- [Task] Return only the number of lines that hold "before".

- [Collected data]
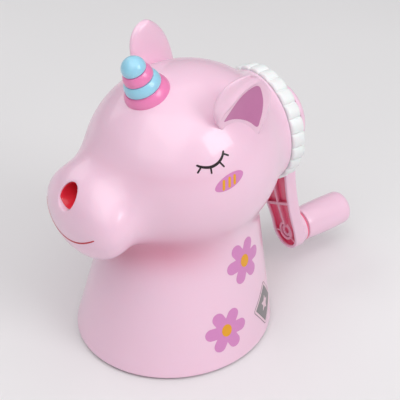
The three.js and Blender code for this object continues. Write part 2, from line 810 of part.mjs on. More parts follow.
const hubFront = maneBack + 0.4;
const hubBack = hubFront + hubThickness;
const driveDepth = 2.2;
const driveSide = 3.6;
const shaftEnd = hubFront + driveDepth - gap;
const seatBack = hubFront + driveDepth + 1.2;
const hubScrewLength = 9;
const capBore = 8;
const knobZ = pencilHeight - crankReach;
const armFrontAt = (z) => hubFront + armBow * (Math.max(pencilHeight - z, 0) / crankReach) ** 2;
const armHalfAt = (z) => (
  THREE.MathUtils.lerp(armEndRadius, armTopRadius, THREE.MathUtils.clamp((z - knobZ) / crankReach, 0, 1))
);
const armEndFront = armFrontAt(knobZ);
const armEndBack = armEndFront + armThickness;
const knobFront = armEndBack + armBoss + gap;

function crankShaft() {
  const body = join(
    rodX(shaftRadius, rearPlateBack + 0.8 + gap, hubFront, 0, pencilHeight, smallSides),
    block(hubFront - 0.5, shaftEnd, -driveSide / 2, driveSide / 2,
      pencilHeight - driveSide / 2, pencilHeight + driveSide / 2),
  );
  return cut(
    body,
    rodX(screwRadius + 0.2 + gap, shaftEnd - hubScrewLength, shaftEnd + 1, 0, pencilHeight, tinySides),
    crossHole(shaftPinRadius + gap, shaftRadius * 2),
  );
}

// A piece of the arm: its width and thickness at each height, bent back along the arm's curve.
function armPiece(halfAt, inset, depth, fromZ, toZ, steps = 7) {
  const rings = [];
  for (let i = 0; i <= steps; i += 1) {
    const z = THREE.MathUtils.lerp(fromZ, toZ, i / steps);
    const front = armFrontAt(z) + inset;
    const half = halfAt(z);
    rings.push([
      new THREE.Vector3(front, -half, z),
      new THREE.Vector3(front + depth, -half, z),
      new THREE.Vector3(front + depth, half, z),
      new THREE.Vector3(front, half, z),
    ]);
  }
  return toSolid(loft(rings));
}

function crankArm() {
  const pocketDepth = armThickness - armFloor;
  const pocketTop = pencilHeight - hubRadius - 1.5;
  const plate = join(
    armPiece(armHalfAt, 0, armThickness, knobZ, pencilHeight),
    rodX(armEndRadius, armEndFront, armEndBack, 0, knobZ),
    rodX(armEndRadius - 0.9, armEndBack - 0.5, armEndBack + armBoss, 0, knobZ),
    rodX(hubRadius, hubFront, hubBack, 0, pencilHeight, largeSides),
  );
  const pocket = join(
    armPiece((z) => armHalfAt(z) - armRim, -1, pocketDepth + 1, knobZ, pocketTop),
    rodX(armEndRadius - armRim, armEndFront - 1, armEndFront + pocketDepth, 0, knobZ),
  );
  const ribDepth = armThickness - armFloor;
  const spine = armPiece(() => armSpineThickness / 2, 1, ribDepth, knobZ + 4, pocketTop + 1);
  const ribs = [spine];
  for (let i = 1; i <= armRibs; i += 1) {
    const z = THREE.MathUtils.lerp(knobZ, pocketTop, i / (armRibs + 0.6));
    const halfAt = (level) => armHalfAt(level) - armRim / 2;
    ribs.push(armPiece(halfAt, 1, ribDepth, z - armRibThickness / 2, z + armRibThickness / 2, 1));
  }
  const boss = rodX(knobPinRadius + 1.8, armEndFront + 0.4, armEndBack - 0.5, 0, knobZ, smallSides);
  return cut(
    join(cut(plate, pocket), ...ribs, boss),
    rodX(knobPinRadius + gap, armEndFront - 2, armEndBack + 5, 0, knobZ, smallSides),
    rodX(knobPinRadius + 0.9, armEndFront - 2, armEndFront + 1.9, 0, knobZ, smallSides),
    block(hubFront - 1, hubFront + driveDepth, -driveSide / 2 - gap, driveSide / 2 + gap,
      pencilHeight - driveSide / 2 - gap, pencilHeight + driveSide / 2 + gap),
    rodX(screwRadius + 0.2 + gap, hubFront, hubBack + 1, 0, pencilHeight, tinySides),
    rodX(capBore, seatBack, hubBack + 1),
  );
}

function hubCap() {
  const from = hubBack + gap;
  const spigotRadius = capBore - gap;
  const profile = [
    [capSpigotBore, seatBack + gap], [spigotRadius, seatBack + gap], [spigotRadius, from],
    [hubRadius, from],
  ];
  const steps = 4;
  for (let i = 0; i <= steps; i += 1) {
    const turn = Math.PI / 2 * i / steps;
    const place = from + capRim + (capHeight - capRim) * Math.sin(turn);
    profile.push([i === steps ? 0 : hubRadius * Math.cos(turn) ** 0.8, place]);
  }
  profile.push(
    [0, from + capHeight - capSkin],
    [capSpigotBore, from + 2 * capRim],
    [capSpigotBore, seatBack + gap],
  );
  return turnedX(profile);
}

// the pin's head sits in the boss; it is hollow, and a low collar near its end holds the knob
function knobPin() {
  const headFront = armEndFront + 0.5;
  const headBack = armEndFront + 1.6;
  const end = knobFront + knobLength - knobPinShort;
  return turnedX([
    [0, headFront + 1], [1.2, headFront + 1], [1.2, headFront], [knobPinRadius + 0.6, headFront],
    [knobPinRadius + 0.6, headBack], [knobPinRadius, headBack], [knobPinRadius, end - 0.6],
    [knobPinRadius - 0.6, end], [0, end],
  ], smallSides, knobZ);
}

// slightly barrelled, with a small round at the arm and a wide one at the free end
function crankKnob() {
  const end = knobFront + knobLength;
  const bore = knobPinRadius + 0.5;
  const profile = [[bore, knobFront], [knobRadius - 0.9, knobFront], [knobRadius - 0.3, knobFront + 0.5]];
  for (const share of [0.08, 0.3, 0.55, 0.78]) {
    const radius = knobRadius - knobBarrel * (2 * share - 1) ** 2;
    profile.push([radius, THREE.MathUtils.lerp(knobFront, end, share)]);
  }
  const steps = 4;
  for (let i = 0; i <= steps; i += 1) {
    const turn = Math.PI / 2 * i / steps;
    profile.push([
      knobRadius - knobBarrel - 0.05 - knobEndRound * (1 - Math.cos(turn)),
      end - knobEndRound * (1 - Math.sin(turn)),
    ]);
  }
  profile.push([0, end], [0, end - 3], [bore, end - 3], [bore, knobFront]);
  return turnedX(profile, mediumSides, knobZ);
}

addPiece('crank_shaft', crankShaft(), screwSteel());
addPiece('shaft_pin', crossHole(shaftPinRadius, shaftRadius * 2 - 0.2), screwSteel());
addPiece('crank_arm', crankArm(), shellPink());
addPiece('hub_washer',
  turnedX(tubeProfile(screwRadius + 0.2 + gap, 4, seatBack + gap, seatBack + gap + 0.6), smallSides),
  screwSteel());
addPiece('hub_screw',
  screwX(seatBack + 2 * gap + 0.6, -(hubScrewLength + 0.5), 0, pencilHeight, screwRadius + 0.2, 2.4),
  screwSteel());
addPiece('hub_cap', hubCap(), shellPink());
addPiece('knob_pin', knobPin(), shellPink());
addPiece('crank_knob', crankKnob(), shellPink());

// ---- base cover and feet ----------------------------------------------------------------------------

// an oval that follows the inside of the neck from one height to another, pulled in by a distance
function insideNeck(inset, fromZ, toZ) {
  const rings = [fromZ, toZ].map((z) => {
    const section = neckAt(z);
    return spots(largeSides, 0).map((turn) => new THREE.Vector3(
      section.x + (section.rx - wall - inset) * Math.cos(turn),
      (section.ry - wall - inset) * Math.sin(turn),
      z,
    ));
  });
  return toSolid(loft(rings));
}

const feet = [
  ['foot_front', -footPlace, 0],
  ['foot_rear', footPlace, 0],
  ['foot_left', 0, -footPlace],
  ['foot_right', 0, footPlace],
];
const footFrame = (x, y) => new THREE.Matrix4().makeTranslation(x, y, 0);
const footHoleRadius = 1.6;

function baseCover() {
  const slack = 2 * gap;
  const tray = cut(
    insideNeck(slack, 0, coverHeight),
    insideNeck(slack + coverWall, coverFloor, coverHeight + 1),
  );
  const seats = feet.flatMap(([, x, y]) => [
    toSolid(turned(rodProfile(footRadius + gap, -1, 0.8), smallSides).applyMatrix4(footFrame(x, y))),
    toSolid(turned(rodProfile(footHoleRadius + gap, 0, coverFloor + 1), tinySides)
      .applyMatrix4(footFrame(x, y))),
  ]);
  return cut(tray, ...seats);
}

function foot(x, y) {
  return toSolid(turned([
    [0, -footDrop], [footRadius - 0.5, -footDrop], [footRadius, -footDrop + 0.5], [footRadius, 0.5],
    [footHoleRadius, 0.5], [footHoleRadius, coverFloor + 1], [0, coverFloor + 1],
  ], smallSides).applyMatrix4(footFrame(x, y)));
}

const coverPink = () => plastic('cover_pink', 0xf0c0d8, 0.35);
const footRubber = () => plastic('foot_rubber', 0x2a2a2c, 0.8);

addPiece('base_cover', baseCover(), coverPink());
feet.forEach(([name, x, y]) => addPiece(name, foot(x, y), footRubber()));

// ---- stand the object on z = 0, centred ---------------------------------------------------------------

const bounds = new THREE.Box3().setFromObject(group);
const middle = bounds.getCenter(new THREE.Vector3());
group.position.set(-middle.x, -middle.y, -bounds.min.z);
group.updateMatrixWorld(true);

export default group;
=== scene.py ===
import math
import bmesh
import bpy
import numpy as np
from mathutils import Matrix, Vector


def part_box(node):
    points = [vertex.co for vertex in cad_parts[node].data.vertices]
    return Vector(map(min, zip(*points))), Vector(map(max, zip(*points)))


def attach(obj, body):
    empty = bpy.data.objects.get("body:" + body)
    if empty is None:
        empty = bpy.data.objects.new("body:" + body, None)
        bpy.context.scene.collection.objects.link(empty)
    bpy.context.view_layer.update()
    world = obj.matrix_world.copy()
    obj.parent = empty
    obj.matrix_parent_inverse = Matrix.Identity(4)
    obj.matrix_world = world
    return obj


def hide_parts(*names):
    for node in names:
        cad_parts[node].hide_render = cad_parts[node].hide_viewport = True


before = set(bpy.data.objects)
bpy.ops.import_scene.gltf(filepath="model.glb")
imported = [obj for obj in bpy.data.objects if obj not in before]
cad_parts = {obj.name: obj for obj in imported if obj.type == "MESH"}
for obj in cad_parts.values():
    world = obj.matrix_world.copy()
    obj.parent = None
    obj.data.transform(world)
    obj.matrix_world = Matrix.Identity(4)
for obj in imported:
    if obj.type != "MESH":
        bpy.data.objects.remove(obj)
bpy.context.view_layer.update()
mm = 0.001

# Shapes are worked out in millimetres about the middle of the neck's rim, then moved into place.
coverLow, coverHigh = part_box("base_cover")
shellLow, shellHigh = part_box("body_shell")
maneLow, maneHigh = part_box("mane_ring")
rimMiddle = np.array([(coverLow.x + coverHigh.x) / 2, 0.0, shellLow.z])
pencilHeight = round(((maneLow.z + maneHigh.z) / 2 - rimMiddle[2]) / mm, 3)
alongX = np.array([1.0, 0.0, 0.0])
alongY = np.array([0.0, 1.0, 0.0])
alongZ = np.array([0.0, 0.0, 1.0])
pencilLine = np.array([0.0, 0.0, pencilHeight])
gap = 0.3      # room left between neighbouring pieces
print("frame loaded,", len(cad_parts), "CAD nodes")


# Materials

class Wire:
    # a number's socket that can be added, taken away and multiplied, which adds the Math nodes
    def __init__(self, shade, socket):
        self.shade = shade
        self.socket = socket

    def work(self, operation, first, second):
        return self.shade.node("ShaderNodeMath", {"operation": operation}, {0: first, 1: second})

    def __add__(self, other):
        return self.work("ADD", self, other)

    def __radd__(self, other):
        return self.work("ADD", other, self)

    def __sub__(self, other):
        return self.work("SUBTRACT", self, other)

    def __rsub__(self, other):
        return self.work("SUBTRACT", other, self)

    def __mul__(self, other):
        return self.work("MULTIPLY", self, other)

    def __rmul__(self, other):
        return self.work("MULTIPLY", other, self)


class Shade:
    # one material and its nodes
    def __init__(self, name):
        self.material = bpy.data.materials.new(name)
        self.material.use_nodes = True
        self.tree = self.material.node_tree
        self.tree.nodes.clear()

    # adds a node: its type, its settings, then its sockets' values or links; gives back one output
    def node(self, kind, settings, sockets, output=0):
        made = self.tree.nodes.new(kind)
        for key, value in settings.items():
            setattr(made, key, value)
        for key, value in sockets.items():
            if isinstance(value, Wire):
                self.tree.links.new(value.socket, made.inputs[key])
            else:
                made.inputs[key].default_value = value
        return Wire(self, made.outputs[output]) if len(made.outputs) else None

    def noise(self, scale, detail, stretch=None):
        where = self.node("ShaderNodeTexCoord", {}, {}, "Object")
        if stretch is not None:
            where = self.node("ShaderNodeMapping", {}, {"Vector": where, "Scale": stretch})
        sockets = {"Vector": where, "Scale": scale, "Detail": detail}
        return self.node("ShaderNodeTexNoise", {}, sockets)

    def blend(self, share, first, second):
        sockets = {0: share, 6: first, 7: second}
        return self.node("ShaderNodeMix", {"data_type": "RGBA"}, sockets, 2)

    def bump(self, height, strength, distance):
        sockets = {"Height": height, "Strength": strength, "Distance": distance}
        return self.node("ShaderNodeBump", {}, sockets)

    def finish(self, sockets):
        skin = self.node("ShaderNodeBsdfPrincipled", {}, sockets)
        self.node("ShaderNodeOutputMaterial", {}, {"Surface": skin})
        return self.material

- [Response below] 2